### Recorded data
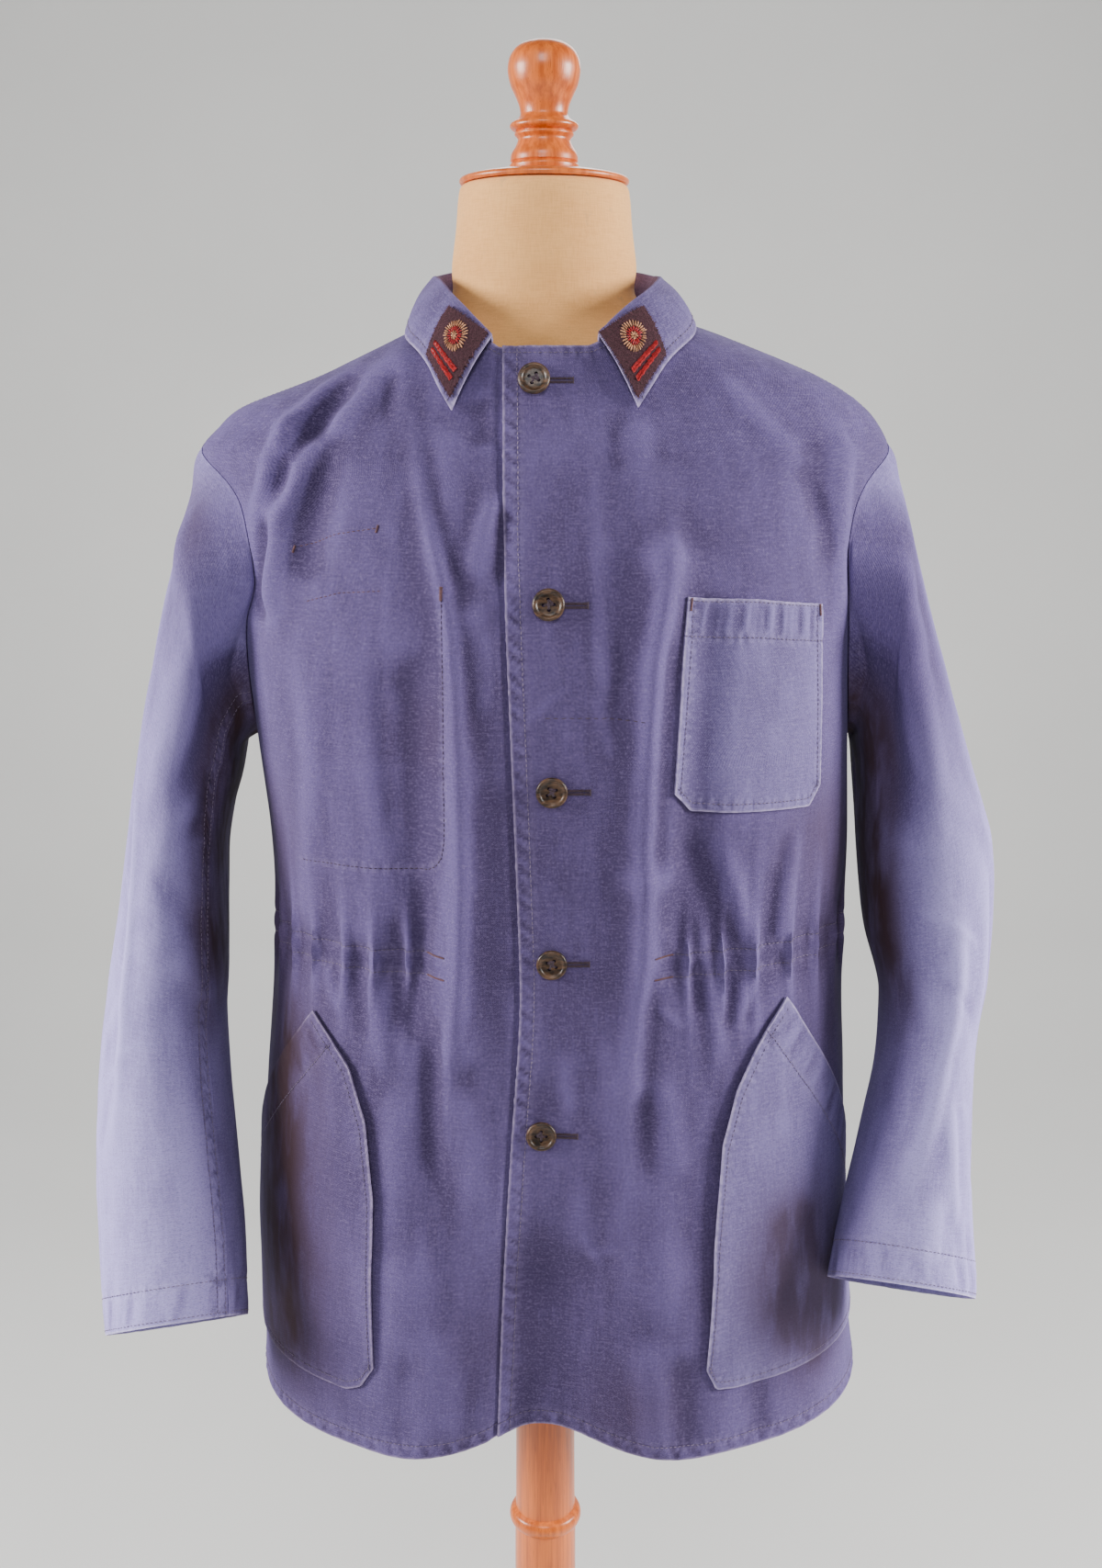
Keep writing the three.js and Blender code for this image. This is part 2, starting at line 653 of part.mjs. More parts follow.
// Each sleeve starts at the armhole edge and turns into the table's sections.
function sleeveRings(side, table) {
  const loop = armholeLoop(side);
  const head = table[0];
  const out = new THREE.Vector3(side * head.outX, 0, head.outZ);
  const inner = new THREE.Vector3(side * head.inX, 0, head.inZ);
  const half = out.clone().sub(inner).multiplyScalar(0.5);
  const middle = out.clone().add(inner).multiplyScalar(0.5);
  const angles = loop.map((point) => {
    const offset = point.clone().sub(middle);
    const up = (offset.z - 4) / half.z;
    return Math.atan2(-offset.y / head.deep, up);
  });
  const rings = [SLEEVE_SPACE, 6].map((away, i) => loop.map((point, k) => {
    const target = sectionPoint(head, side, angles[k]);
    const start = point.clone().add(new THREE.Vector3(side * away, 0, 0));
    return start.add(target.sub(point).multiply(new THREE.Vector3(0, i * 0.3, i * 0.3)));
  }));
  table.forEach((row) => rings.push(angles.map((angle) => sectionPoint(row, side, angle))));
  return rings;
}

function ringNormals(rings, side) {
  return rings.map((ring, i) => ring.map((_, k) => {
    const count = ring.length;
    const round = ring[(k + 1) % count].clone().sub(ring[(k + count - 1) % count]);
    const down = rings[Math.min(i + 1, rings.length - 1)][k].clone().sub(rings[Math.max(i - 1, 0)][k]);
    return round.cross(down).multiplyScalar(-side).normalize();
  }));
}

function sleevePiece(rings, normals, side, from, to) {
  const sheet = newSheet();
  const count = rings[0].length;
  const rows = rings.map((ring, i) => spread(from, to, to - from).map((step) => {
    const k = step % count;
    const next = ring[(step + 1) % count].clone().sub(ring[(step + count - 1) % count]).normalize();
    const shift = step === from ? SEAM / 2 : step === to ? -SEAM / 2 : 0;
    const position = ring[k].clone().addScaledVector(next, shift);
    return addPoint(sheet, position, normals[i][k], step, i);
  }));
  rows.slice(1).forEach((row, i) => {
    const pair = side > 0 ? [row, rows[i]] : [rows[i], row];
    joinRows(sheet, pair[0], pair[1]);
  });
  return sheet;
}

for (const [name, side, table] of [['left', 1, SLEEVE_RIGHT], ['right', -1, SLEEVE_LEFT]]) {
  const rings = sleeveRings(side, table);
  const normals = ringNormals(rings, side);
  const count = rings[0].length;
  const upper = sleevePiece(rings, normals, side, FRONT_SEAM_COLUMN, BACK_SEAM_COLUMN);
  const under = sleevePiece(rings, normals, side, BACK_SEAM_COLUMN, count + FRONT_SEAM_COLUMN);
  addMesh(`sleeve_${name}_upper`, wallBetween(upper, 0, -WALL), CLOTH);
  addMesh(`sleeve_${name}_under`, wallBetween(under, 0, -WALL), CLOTH);
}

// The collar stands on the neckline, rolls over and falls to its outer edge.
function collarStations() {
  const topOf = (panel) => panel.rows[panel.rows.length - 1].map((index) => panel.sheet.points[index]);
  const right = topOf(frontLeft).slice(4);
  const left = topOf(frontRight).slice(0, -4);
  return [...right, ...topOf(back).slice(1, -1), ...left];
}

function collarSection(station) {
  const turn = station.u < 0 ? station.u + 360 : station.u;
  const from = turn > 180 ? 360 - turn : turn;
  const side = turn > 180 ? -1 : 1;
  const value = (name) => along(COLLAR, from, 'turn', name);
  const outward = new THREE.Vector3(station.normal.x, station.normal.y, 0).normalize();
  const base = station.position.clone();
  const point = (out, up) => base.clone().addScaledVector(outward, out).add(new THREE.Vector3(0, 0, up));
  const drop = side < 0 ? COLLAR_LEFT_DROP * smoothStep(30, 80, from) * smoothStep(180, 120, from) : 0;
  const edgeTurn = side * value('edgeTurn');
  const edgeZ = value('edgeZ') - drop;
  const edge = bodyPoint(edgeTurn, edgeZ).addScaledVector(normalOf(bodyPoint, edgeTurn, edgeZ), value('lift'));
  const fallStart = point(value('rollOut') + ROLL, value('rollUp') - 2.2);
  const fall = [0.36, 0.7].map((share) => {
    const bulge = Math.sin(share * Math.PI) * 2.2;
    return fallStart.clone().lerp(edge, share).addScaledVector(outward, bulge).add(new THREE.Vector3(0, 0, bulge));
  });
  return [
    point(-1, 0.7),
    point(value('rollOut') - ROLL, value('rollUp') - 2.2),
    point(value('rollOut'), value('rollUp')),
    fallStart,
    ...fall,
    edge,
  ];
}

function gridSheet(grid, places) {
  const sheet = newSheet();
  const rows = grid.map((line, i) => line.map((position, k) => {
    const round = grid[Math.min(i + 1, grid.length - 1)][k].clone().sub(grid[Math.max(i - 1, 0)][k]);
    const across = line[Math.min(k + 1, line.length - 1)].clone().sub(line[Math.max(k - 1, 0)]);
    const place = places(i, k);
    return addPoint(sheet, position, across.cross(round).normalize(), place.u, place.v);
  }));
  rows.slice(1).forEach((row, i) => joinRows(sheet, rows[i], row));
  return sheet;
}

const stations = collarStations();
const collarGrid = stations.map(collarSection);
const collar = gridSheet(collarGrid, (i, k) => {
  const turn = stations[i].u < 0 ? stations[i].u + 360 : stations[i].u;
  return { u: turn, v: k / (collarGrid[0].length - 1) };
});
addMesh('collar', wallBetween(collar, 0, -WALL), CLOTH);

// Cuts a triangle's corners to one side of a line, in the sheet's own places.
function clipByLine(corners, a, b) {
  const sideOf = (corner) => (b.u - a.u) * (corner.v - a.v) - (b.v - a.v) * (corner.u - a.u);
  const kept = [];
  corners.forEach((corner, i) => {
    const next = corners[(i + 1) % corners.length];
    const here = sideOf(corner);
    const there = sideOf(next);
    if (here >= 0) {
      kept.push(corner);
    }
    if (here >= 0 !== there >= 0) {
      const t = here / (here - there);
      kept.push({
        u: corner.u + (next.u - corner.u) * t,
        v: corner.v + (next.v - corner.v) * t,
        position: corner.position.clone().lerp(next.position, t),
        normal: corner.normal.clone().lerp(next.normal, t),
      });
    }
  });
  return kept;
}

// The part of a sheet inside an outline that bulges everywhere, so that it lies flat on the sheet's facets.
function cutFrom(source, outline) {
  const area = outline.reduce((sum, a, i) => {
    const b = outline[(i + 1) % outline.length];
    return sum + a.u * b.v - b.u * a.v;
  }, 0);
  const ordered = area > 0 ? outline : [...outline].reverse();
  const sheet = newSheet();
  const known = new Map();
  const indexOf = (corner) => {
    const key = `${Math.round(corner.u * 2000)}_${Math.round(corner.v * 2000)}`;
    if (!known.has(key)) {
      known.set(key, addPoint(sheet, corner.position, corner.normal, corner.u, corner.v));
    }
    return known.get(key);
  };
  for (const triangle of source.triangles) {
    let corners = triangle.map((index) => source.points[index]);
    ordered.forEach((a, i) => {
      corners = corners.length ? clipByLine(corners, a, ordered[(i + 1) % ordered.length]) : corners;
    });
    const loop = corners.map(indexOf).filter((index, i, all) => index !== all[(i + 1) % all.length]);
    for (let i = 1; i < loop.length - 1; i += 1) {
      sheet.triangles.push([loop[0], loop[i], loop[i + 1]]);
    }
  }
  return sheet;
}

function placesOf(outline) {
  return outline.map((row) => ({ u: row.turn ?? turnAt(row.x, row.z), v: row.z }));
}

function onPanel(name, panel, outline) {
  const sheet = cutFrom(panel.sheet, placesOf(outline));
  addMesh(name, wallBetween(sheet, LIFT + WALL, LIFT), CLOTH);
}

function behindPanel(name, panel, outline) {
  const sheet = cutFrom(panel.sheet, placesOf(outline));
  addMesh(name, wallBetween(sheet, -WALL - LIFT, -2 * WALL - LIFT), CLOTH);
}

onPanel('chest_pocket', frontLeft, CHEST_POCKET);
onPanel('lower_pocket_left', frontLeft, LOWER_POCKET_RIGHT);
onPanel('lower_pocket_right', frontRight, LOWER_POCKET_LEFT);
behindPanel('inner_pocket', frontRight, INNER_POCKET);

for (const { side, start, low, high } of CASINGS) {
  const outline = [
    { x: side * start, z: low },
    { turn: side * 88.3, z: low },
    { turn: side * 88.3, z: high },
    { x: side * start, z: high },
  ];
  behindPanel(side > 0 ? 'waist_casing_left' : 'waist_casing_right', side > 0 ? frontLeft : frontRight, outline);
}

for (const [name, side] of [['badge_left', 1], ['badge_right', -1]]) {
  const outline = BADGE.map((row) => ({ u: side > 0 ? row.turn : 360 - row.turn, v: row.section }));
  addMesh(name, wallBetween(cutFrom(collar, outline), LIFT + BADGE_THICK, LIFT), FELT);
}

// Turned pieces spin about the column's axis.
function turned(profile, segments) {
  const points = profile.map(([radius, height]) => new THREE.Vector2(radius, height));
  return new THREE.LatheGeometry(points, segments).rotateX(Math.PI / 2);
}

function toManifold(geometry) {
  const bare = geometry.clone();
  bare.deleteAttribute('normal');
  bare.deleteAttribute('uv');
  const joined = mergeByPlace(bare);
  return new wasm.Manifold(new wasm.Mesh({
    numProp: 3,
    vertProperties: joined.vertices,
    triVerts: joined.triangles,
  }));
}

function mergeByPlace(geometry) {
  const source = geometry.index ? geometry.toNonIndexed() : geometry;
  const place = source.getAttribute('position');
  const known = new Map();
  const vertices = [];
  const corners = [];
  for (let i = 0; i < place.count; i += 1) {
    const values = [place.getX(i), place.getY(i), place.getZ(i)];
    const key = values.map((value) => Math.round(value * 1e4)).join('_');
    if (!known.has(key)) {
      known.set(key, vertices.length / 3);
      vertices.push(...values);
    }
    corners.push(known.get(key));
  }
  const triangles = [];
  for (let i = 0; i < corners.length; i += 3) {
    const [a, b, c] = corners.slice(i, i + 3);
    if (a !== b && b !== c && c !== a) {
      triangles.push(a, b, c);
    }
  }
  return { vertices: new Float32Array(vertices), triangles: new Uint32Array(triangles) };
}

function fromManifold(solid) {
  const mesh = solid.getMesh();
  const geometry = new THREE.BufferGeometry();
  const places = [];
  for (let i = 0; i < mesh.vertProperties.length; i += mesh.numProp) {
    places.push(mesh.vertProperties[i], mesh.vertProperties[i + 1], mesh.vertProperties[i + 2]);
  }
  geometry.setAttribute('position', new THREE.Float32BufferAttribute(places, 3));
  geometry.setIndex(Array.from(mesh.triVerts));
  return geometry.toNonIndexed();
}

function buttonGeometry() {
  let solid = toManifold(turned(BUTTON_PROFILE, 14));
  for (const [right, up] of [[1, 1], [-1, 1], [-1, -1], [1, -1]]) {
    const hole = new THREE.CylinderGeometry(BUTTON_HOLE, BUTTON_HOLE, 8, 6).rotateX(Math.PI / 2);
    hole.translate(right * BUTTON_HOLE_PITCH, up * BUTTON_HOLE_PITCH, 1);
    solid = solid.subtract(toManifold(hole));
  }
  return fromManifold(solid);
}

// How far the cloth rises above a button's own plane under its rim.
function riseUnderRim(x, z, normal) {
  const middle = bodyPoint(turnAt(x, z), z);
  const rises = spread(0, 360, 8).map((angle) => {
    const height = z + BUTTON_RADIUS * Math.sin(radians(angle));
    const across = x + BUTTON_RADIUS * Math.cos(radians(angle));
    return bodyPoint(turnAt(across, height), height).sub(middle).dot(normal);
  });
  return Math.max(0, ...rises);
}

BUTTONS.forEach(({ x, z }, i) => {
  const turn = turnAt(x, z);
  const normal = normalOf(bodyPoint, turn, z);
  const spin = new THREE.Quaternion().setFromUnitVectors(new THREE.Vector3(0, 0, 1), normal);
  const lift = LIFT + riseUnderRim(x, z, normal);
  const place = bodyPoint(turn, z).addScaledVector(normal, lift);
  const geometry = buttonGeometry().applyQuaternion(spin).translate(place.x, place.y, place.z);
  addMesh(`button_${i + 1}`, geometry, HORN);
});

// Level loop of the form.
function bustLoop(row, power) {
  return spread(0, 360, BUST_COLUMNS).slice(0, -1).map((turn) => {
    const across = Math.sin(radians(turn));
    const ahead = Math.cos(radians(turn));
    const side = across < 0 ? row.left : row.right;
    const depth = ahead > 0 ? row.front : row.back;
    const sum = (Math.abs(across) / side) ** power + (Math.abs(ahead) / depth) ** power;
    const reach = sum ** (-1 / power);
    return new THREE.Vector3(reach * across, -reach * ahead, row.z);
  });
}

function loftSolid(loops) {
  const triangles = [];
  const count = loops[0].length;
  const bottom = new THREE.Vector3(0, 0, loops[0][0].z);
  const top = new THREE.Vector3(0, 0, loops[loops.length - 1][0].z);
  for (let k = 0; k < count; k += 1) {
    const next = (k + 1) % count;
    triangles.push(bottom, loops[0][next], loops[0][k]);
    triangles.push(top, loops[loops.length - 1][k], loops[loops.length - 1][next]);
    for (let i = 0; i < loops.length - 1; i += 1) {
      triangles.push(loops[i][k], loops[i][next], loops[i + 1][next]);
      triangles.push(loops[i][k], loops[i + 1][next], loops[i + 1][k]);
    }
  }
  return new THREE.BufferGeometry().setFromPoints(triangles);
}

const shoulders = SEATED_ROWS.map((z) => ({
  z: z - (WALL + SEAT) / Math.cos(radians(23.5)),
  left: along(RINGS, z, 'z', 'left'),
  right: along(RINGS, z, 'z', 'right'),
  front: along(RINGS, z, 'z', 'front') - FRONT_INSET,
  back: along(RINGS, z, 'z', 'back') - BACK_INSET,
}));
const bustRows = [...BUST, ...shoulders, ...NECK];
addMesh('form_bust', loftSolid(bustRows.map((row) => bustLoop(row, 2))), LINEN);
addMesh('neck_cap', turned(CAP_PROFILE, 24), WOOD);
addMesh('finial', turned(FINIAL_PROFILE, 16), WOOD);
addMesh('column', turned(COLUMN_PROFILE, 18), WOOD);
addMesh('base', turned(BASE_PROFILE, 28), WOOD);

export default jacket;
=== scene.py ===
"""A faded cotton chore jacket, worn on a limbless linen dress form with a turned wooden stand."""

import logging
import math
from collections.abc import Callable, Sequence
from dataclasses import dataclass, field
from enum import Enum

import bpy
import numpy as np
from mathutils import Matrix, Vector
from mathutils.kdtree import KDTree


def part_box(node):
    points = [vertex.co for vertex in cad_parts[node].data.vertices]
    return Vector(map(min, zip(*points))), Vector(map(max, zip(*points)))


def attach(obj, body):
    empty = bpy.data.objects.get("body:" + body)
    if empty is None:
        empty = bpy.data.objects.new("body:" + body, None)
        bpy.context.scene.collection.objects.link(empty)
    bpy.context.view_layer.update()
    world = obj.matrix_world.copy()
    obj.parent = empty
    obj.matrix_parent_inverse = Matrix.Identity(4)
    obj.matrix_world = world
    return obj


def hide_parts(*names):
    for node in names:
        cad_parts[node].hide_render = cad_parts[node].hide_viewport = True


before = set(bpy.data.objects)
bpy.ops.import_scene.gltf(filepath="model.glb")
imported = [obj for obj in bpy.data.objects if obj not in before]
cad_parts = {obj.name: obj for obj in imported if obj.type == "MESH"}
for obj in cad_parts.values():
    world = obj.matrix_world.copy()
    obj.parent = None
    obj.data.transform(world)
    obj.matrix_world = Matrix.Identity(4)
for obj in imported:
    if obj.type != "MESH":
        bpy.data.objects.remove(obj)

LOG = logging.getLogger("chore_jacket")
MM = 0.001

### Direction
This exercise asks for the lines from the line with "const shoulders = SEATED_ROWS.map((z)" to the line with "imported = [obj", both lines included, set down exactly and with nothing else.

### The answer
const shoulders = SEATED_ROWS.map((z) => ({
  z: z - (WALL + SEAT) / Math.cos(radians(23.5)),
  left: along(RINGS, z, 'z', 'left'),
  right: along(RINGS, z, 'z', 'right'),
  front: along(RINGS, z, 'z', 'front') - FRONT_INSET,
  back: along(RINGS, z, 'z', 'back') - BACK_INSET,
}));
const bustRows = [...BUST, ...shoulders, ...NECK];
addMesh('form_bust', loftSolid(bustRows.map((row) => bustLoop(row, 2))), LINEN);
addMesh('neck_cap', turned(CAP_PROFILE, 24), WOOD);
addMesh('finial', turned(FINIAL_PROFILE, 16), WOOD);
addMesh('column', turned(COLUMN_PROFILE, 18), WOOD);
addMesh('base', turned(BASE_PROFILE, 28), WOOD);

export default jacket;
=== scene.py ===
"""A faded cotton chore jacket, worn on a limbless linen dress form with a turned wooden stand."""

import logging
import math
from collections.abc import Callable, Sequence
from dataclasses import dataclass, field
from enum import Enum

import bpy
import numpy as np
from mathutils import Matrix, Vector
from mathutils.kdtree import KDTree


def part_box(node):
    points = [vertex.co for vertex in cad_parts[node].data.vertices]
    return Vector(map(min, zip(*points))), Vector(map(max, zip(*points)))


def attach(obj, body):
    empty = bpy.data.objects.get("body:" + body)
    if empty is None:
        empty = bpy.data.objects.new("body:" + body, None)
        bpy.context.scene.collection.objects.link(empty)
    bpy.context.view_layer.update()
    world = obj.matrix_world.copy()
    obj.parent = empty
    obj.matrix_parent_inverse = Matrix.Identity(4)
    obj.matrix_world = world
    return obj


def hide_parts(*names):
    for node in names:
        cad_parts[node].hide_render = cad_parts[node].hide_viewport = True


before = set(bpy.data.objects)
bpy.ops.import_scene.gltf(filepath="model.glb")
imported = [obj for obj in bpy.data.objects if obj not in before]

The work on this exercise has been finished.